We worked on this RFP for almost two years, and I'm glad that it was finally released. There's been great buzz and interest. I think Washington Boulevard is the invisible barrier between the southern end of Downtown and South Los Angeles-a barrier created in 1922 when the Planning Department zoned all housing out of Downtown as far south as Washington.
The development of Washington Blvd will reverse that outdated model. I think the type of development the CRA selects will create employment opportunities for the people who live there and greater access to goods and other amenities in their own neighborhoods.
Let's close by touching on the recently passed ordinance regarding city-mandated relocation fees for renters displaced by condo conversion. Some would say that homeownership is the bulwark of a great city. What led the Council to pass this ordinance and to create a bureaucracy to oversee it?
In my district, conversion to condos is a problem that we don't have. We have an enormous number of rentals but not a lot of conversions. In the southern part of the district, we still don't have enough home ownership, and I am fighting to increase that for families in South Los Angeles.
I have been approached by people from Councilmember Rosendahl's district or Councilmember Weiss's district or even people from the San Fernando Valley, and I say that if housing is at risk in your community, would you consider building more affordable housing? Would you consider building in areas where there is blight and establishing a redevelopment area so that you don't have to continue this battle over and over again? I have found that in many cases, people are opposed to those options.
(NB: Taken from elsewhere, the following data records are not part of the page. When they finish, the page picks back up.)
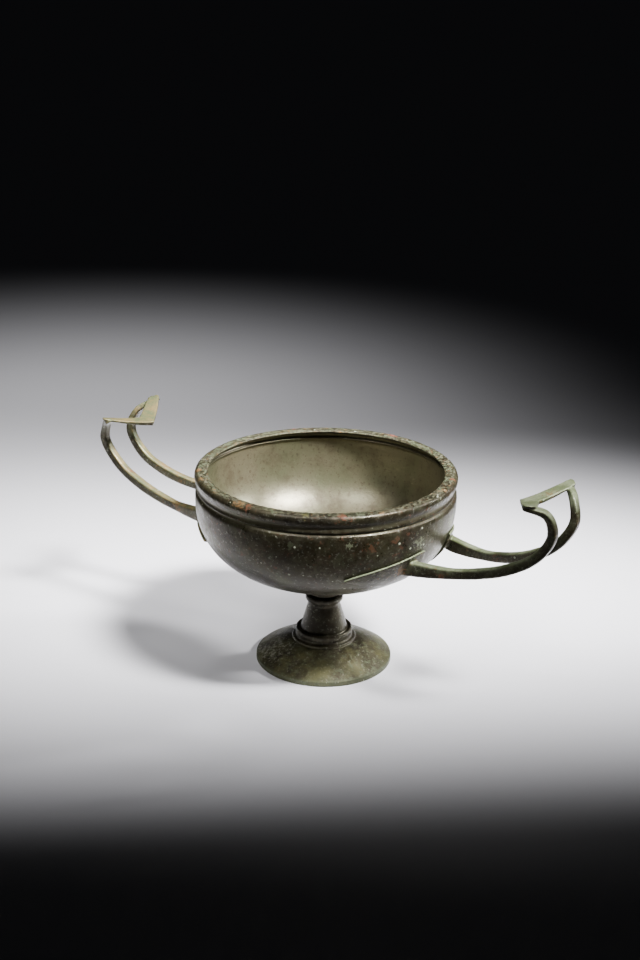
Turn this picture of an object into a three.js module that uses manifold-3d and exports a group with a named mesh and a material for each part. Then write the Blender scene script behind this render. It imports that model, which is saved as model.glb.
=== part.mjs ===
// A bronze kylix: a two-handled drinking cup, made of four castings. A deep bowl with a
// heavy rim stands on a stemmed foot, and two upswept handles are fixed to its sides.
// Each handle is two bars under one forked thumb-plate, growing out of two leaf-shaped
// plates that lie against the bowl.
// Millimetres, +Z up, the foot rests on Z = 0 and the handles lie along X.

import * as THREE from "three";
import { mergeVertices } from "three/addons/utils/BufferGeometryUtils.js";
import Module from "manifold-3d";

const wasm = await Module();
wasm.setup();

// ---- driving dimensions ---------------------------------------------------------------

const CLEARANCE = 0.35; // space between two castings that touch

const RIM = {
  radius: 70, // outermost point of the cup
  top: 110.7, // height of the cup
  band: 8, // width of the flat band on top of the rim
  height: 9.3, // from the thin lip under the rim up to its top
  groove: 1.4, // how far the groove under the lip is cut in from the outermost point
};

const WALL = 2.4; // thickness of the bowl
const SHOULDER_Z = 97; // height at which the bowl is widest under its rim
const BOWL = { radius: 69.6, depth: 47.4, power: 2.42 }; // a rounded, full-bellied curve

const BOSS_RADIUS = 8.75; // round boss under the bowl that meets the foot

const FOOT = {
  top: 38.4, // where the foot meets the boss
  collar: 10.5, // radius of the rounded collar at the top
  collarZ: 36.4,
  waist: 9, // radius under the collar
  waistZ: 32.7,
  stem: 12.95, // radius at the bottom of the conical stem
  stemZ: 18.5,
  ring: 15.8, // radius of the rolled ring under the stem
  ringZ: 16.9,
  fillet: 17.5, // radius of the thin fillet under the ring
  filletZ: 13.2,
  disc: 37.2, // radius of the spreading disc
  edge: 2.9, // thickness of the disc's edge
  land: 4.2, // width of the flat ring that the foot rests on
  hollow: 13, // height of the hollow under the foot
};

// Centre line of one handle bar, from its root on the bowl to its end under the thumb-plate:
// distance out from the axis of the cup, distance to the side, height.
const BAR_LINE = [
  [58, 24, 75.6],
  [62.4, 22.3, 75],
  [79.7, 17.9, 75.4],
  [97.1, 14.4, 77.6],
  [114.2, 12.2, 82.9],
  [129.3, 11.2, 92.1],
  [137.9, 11.9, 105.5],
  [135.7, 14.6, 116],
  [127.4, 24.2, 121.4],
];
const BAR_STEPS = 22;
const BAR_CORNER = 0.36; // share of a half side that each rounded corner takes

const THUMB_PLATE = {
  tip: [113.4, 0, 116.5], // point that looks at the bowl
  notch: [124, 0, 117.8], // middle of the edge that looks outward
  inner: [127.7, 25.4, 123.3], // corner of a wing nearest the bowl
  outer: [133.2, 20.6, 122.3], // corner of a wing farthest from the bowl
  thickness: 2.3, // in the middle
  wingThickness: 1.1, // at the ends of the wings
  roundEnd: 1.3, // how far each wing's rounded end reaches past its corners
  sweep: 1.35, // how late the wings rise towards their ends
  steps: 6,
};

const LEAF = {
  from: 11, // degrees around the bowl, counted from the handle's own direction
  to: 50,
  middleZ: 74,
  above: 11, // height of the upper edge over the middle, at the broad end
  below: 8.4, // depth of the lower edge under the middle, at the broad end
  upperPower: 0.65,
  lowerPower: 2.5,
  corner: 6, // degrees over which the lower corner of the broad end is rounded
  cornerRise: 4.4,
  thickness: 1.2,
  steps: 11,
  across: 4,
};

// How far each handle is bent out of true: dipped, swung aside and twisted about its root, in
// degrees; how far its thumb-plate is pushed towards the bowl and up; and how much higher the
// tip of the leaf nearer to -Y lies.
const BEND_PIVOT = new THREE.Vector3(68, 0, 72);
const PUSHED_FROM = 108; // the push begins at this height and is complete at the next
const PUSHED_TO = 119;
const BEND = {
  right: { dip: -1.81, swing: -2.29, twist: -2.03, pushIn: 0, pushUp: 0, leafLift: 0 },
  left: { dip: 1.76, swing: -2.4, twist: 0.83, pushIn: 1.7, pushUp: 0.9, leafLift: 2 },
};

const BOWL_SIDES = 50;
const FOOT_SIDES = 40;
const CURVE_STEPS = 2; // straight runs along each small curve of a profile

// ---- shared helpers -------------------------------------------------------------------

const degrees = THREE.MathUtils.degToRad;
const lerp = THREE.MathUtils.lerp;

function signedVolume(points, triangles) {
  return triangles.reduce((sum, [a, b, c]) => {
    const normal = new THREE.Vector3().crossVectors(points[b], points[c]);
    return sum + points[a].dot(normal) / 6;
  }, 0);
}

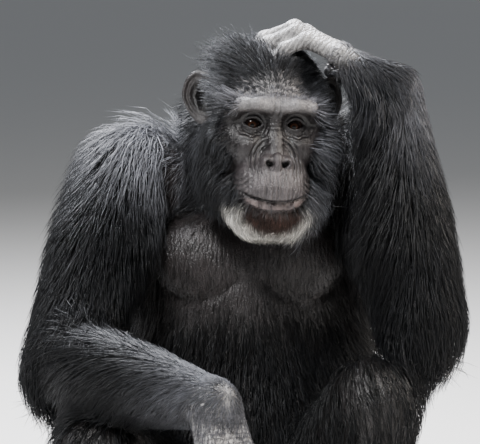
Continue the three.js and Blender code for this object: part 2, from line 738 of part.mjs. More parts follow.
const nearNeck = (p) => Math.min(neckShape(p) - coat.neck + coat.trunk, trunkSkin(p));
const neckLocks = lockRows(neckNet, {
  from: 0.7,
  to: 0.7,
  rows: 1,
  round: 4,
  turns: [10, 170],
  long: 95,
  wide: 24,
  rise: 12,
  depth: coat.trunk,
  lie: () => at(0, 0.8, -0.6),
  skin: nearNeck,
});
add('neck', black, coated(core(neckNet, coat.neck, null, planes.neckTop), neckLocks));
sidesOf.forEach((side) => {
  const name = sideName[side];
  const [kneePlane, anklePlane] = ['knee', 'ankle'].map((joint) => planes[`${joint}_${name}`]);
  const [thighNet, shinNet] = [thigh(side), shin(side)];
  const leg = (p) => Math.min(thighNet.shape(p) - coat.thigh, shinNet.shape(p) - coat.shin);
  const legLocks = (net, options) => lockRows(net, { depth: 0, skin: leg, ...options });
  const thighLocks = legLocks(thighNet, {
    from: 0.35, to: 0.72, rows: 2, round: 3, turns: side === LEFT ? [-60, 170] : [10, 240],
    long: 125, wide: 32, rise: 11, lie: limbLie(hip[side], knee[side], 0.5),
  });
  const shinLocks = legLocks(shinNet, {
    from: 0.14, to: 0.5, rows: 2, round: 3, long: 110, wide: 30, rise: 10, lie: limbLie(knee[side], ankle[side], 0.1),
  });
  add(`thigh_${name}`, black, coated(core(thighNet, coat.thigh, null, kneePlane), thighLocks), true);
  add(`shin_${name}`, black, coated(core(shinNet, coat.shin, kneePlane, anklePlane), shinLocks), true);
  add(`foot_${name}`, handGrey, core(footNet(side), 0, anklePlane), true);
  add(`big_toe_${name}`, handGrey, core(digitNet(bigToePoints(side), 13.5, 7, 8), 0), true);
  toes.forEach((toe) => {
    add(`${toe.name}_${name}`, handGrey, core(digitNet(toePoints(side, toe), toe.girth, 5, 6), 0), true);
  });
});
sidesOf.forEach((side) => {
  const name = sideName[side];
  const [bendPlane, wristPlane] = ['elbow', 'wrist'].map((joint) => planes[`${joint}_${name}`]);
  const [upperNet, lowerNet] = [upperArm(side), forearm(side)];
  const arm = (p) => Math.min(upperNet.shape(p) - coat.upperArm, lowerNet.shape(p) - coat.forearm);
  const armLocks = (net, options) => lockRows(net, { depth: 0, skin: arm, ...options });
  const upperLocks = armLocks(upperNet, {
    from: 0.06, to: 0.34, rows: 2, round: 5, long: 150, wide: 35, rise: 15,
    lie: limbLie(shoulder[side], elbow[side], 0.35),
  });
  const lowerLocks = armLocks(lowerNet, {
    from: 0.3, to: 0.8, rows: 2, round: 5, long: 150, wide: 28, rise: 13,
    lie: limbLie(wrist[side], elbow[side], 0.3),
  });
  add(`upper_arm_${name}`, black, coated(core(upperNet, coat.upperArm, null, bendPlane), upperLocks));
  add(`forearm_${name}`, black, coated(core(lowerNet, coat.forearm, bendPlane, wristPlane), lowerLocks));
  add(`hand_${name}`, handGrey, core(palmNet(side), 0, wristPlane));
  add(`thumb_${name}`, handGrey, core(digitNet(thumbPoints(side), 11.5, 6, 9), 0));
  fingers.forEach((finger, order) => {
    add(`${finger.name}_${name}`, handGrey, core(digitNet(fingerPoints(side, finger, order), finger.girth), 0));
  });
});

export default model;
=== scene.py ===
# A chimpanzee that sits with its left hand on its head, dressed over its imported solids.
import math

import bmesh
import bpy
import numpy as np
from mathutils import Matrix, Vector


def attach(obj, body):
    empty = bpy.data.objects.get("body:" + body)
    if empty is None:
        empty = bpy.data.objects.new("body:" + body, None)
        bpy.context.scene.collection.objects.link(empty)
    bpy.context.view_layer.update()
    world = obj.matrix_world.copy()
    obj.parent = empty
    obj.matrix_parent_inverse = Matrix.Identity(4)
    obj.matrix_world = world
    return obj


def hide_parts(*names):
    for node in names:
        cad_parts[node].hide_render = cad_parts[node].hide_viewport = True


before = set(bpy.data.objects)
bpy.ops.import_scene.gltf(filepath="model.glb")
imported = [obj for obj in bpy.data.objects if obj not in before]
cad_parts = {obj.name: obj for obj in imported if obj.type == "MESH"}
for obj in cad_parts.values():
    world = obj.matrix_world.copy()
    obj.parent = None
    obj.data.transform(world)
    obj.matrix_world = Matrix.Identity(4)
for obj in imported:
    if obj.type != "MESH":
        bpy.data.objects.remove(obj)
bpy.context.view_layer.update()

# The room: a pale painted floor without an edge in view, as in a museum's photo studio. A wide
# soft box hangs behind and lights the hair's rim, a warm one stands at the animal's left, and a
# third lights the face from high in front.
AIM = Vector((-0.012, -0.190, 0.529))


def linear(code):
    parts = [int(code[i : i + 2], 16) / 255 for i in (1, 3, 5)]
    return [c / 12.92 if c <= 0.04045 else ((c + 0.055) / 1.055) ** 2.4 for c in parts] + [1.0]


def node(tree, kind, settings=None, **links):
    new = tree.nodes.new("ShaderNode" + kind)
    for key, value in (settings or {}).items():
        setattr(new, key, value)
    for key, value in links.items():
        name = key.replace("_", " ")
        socket = new.inputs[int(name[1:]) if name[0] == "n" and name[1:].isdigit() else name]
        value = value.outputs[0] if isinstance(value, bpy.types.Node) else value
        if isinstance(value, bpy.types.NodeSocket):
            tree.links.new(value, socket)
        else:
            socket.default_value = value
    return new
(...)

What led to this condo conversion ordinance is obviously the housing shortage. Bringing more housing online will drive down the cost of housing. It's pure supply and demand. For councilmembers who represent diverse communities like mine, obviously we're going to continue to build as much mixed use, mixed income housing as we can. Council District 9 has more affordable housing than anywhere else in the city, I have encouraged this type of development and am proud that these housing options exist for all people.